At the end of the day, the US military are trying to take credit for something that isn't down to them. There seems to be a bipartisan political willingness to let them do so, and that stems from the political pressure to describe US troops as "the best in the world" and thus always blame failures on political leadership. It simply isn't true, though - US troops are regarded as, on a good day, the third or fourth best in the world even by Pentagon wargamers. What they do have is the best military technology in compensation. The Israelis, Brits and Germans all get higher overall ratings in such wargames and even the best militaries in the world are all still capable of making massive mistakes. (I know this assertion is going to get me some flak from American readers - which doesn't stop it being true.)

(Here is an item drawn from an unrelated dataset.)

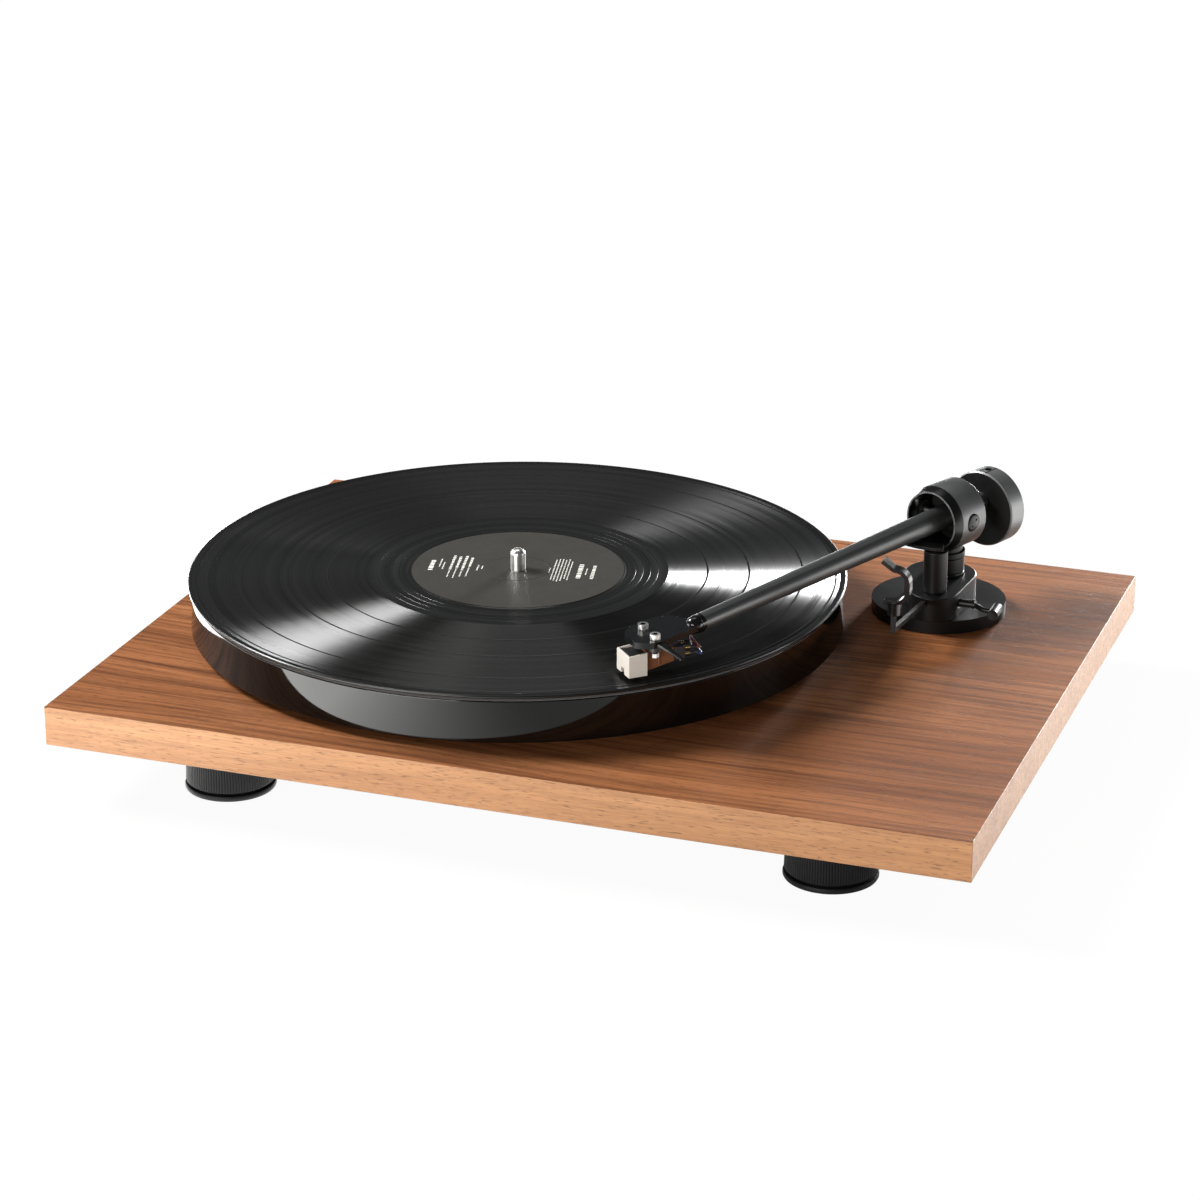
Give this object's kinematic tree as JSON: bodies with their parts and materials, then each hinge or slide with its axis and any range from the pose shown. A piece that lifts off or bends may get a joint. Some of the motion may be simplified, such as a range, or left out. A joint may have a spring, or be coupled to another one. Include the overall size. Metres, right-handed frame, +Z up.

Maybe conservatives are right, the Dems are too gullibly ignorant on military and national security issues to be trusted with them. But there's no reason to suspect a new Republican administration would be any less belligerent or more trustable than the current one, and as Cordesman writes "the half truths and spin of the past have built up a valid distrust of virtually anything the Administration says about Iraq". So where does that leave America?
Update Remember that i said from the first that Cordesman's report would be spun and cherrypicked to provide any hope at all for the pro-occupation crowd. My words were no sooner published than the guy who runs the Opinionator blog at the NYT (safe behind his Times Select barrier) used them as the contra to Jules Cretinhead's mindless cheerleading so that he could then agree with the cautiously optimistic conservative, James Joyner.
But the Opinionator isn't the only one playing every trick in the book to try spinning critics as coming around to some kind of optimism almost despite themselves. Greg Sargent has more examples of the same kind of stuff today.
And Think Progress has the definitive word from Cordesman himself.
I did not see any dramatic change in our position in Iraq during this trip. Many of the points, the problems which exist there are problems which have existed really since late 2004, if not earlier. I didn’t see a dramatic shift in the ability of the Iraqi’s to reach the kind of compromise that is almost the foundation of moving forward. […]Spin that!
But I also want to stress another thing. I did not see success for the strategy that President Bush announced in January.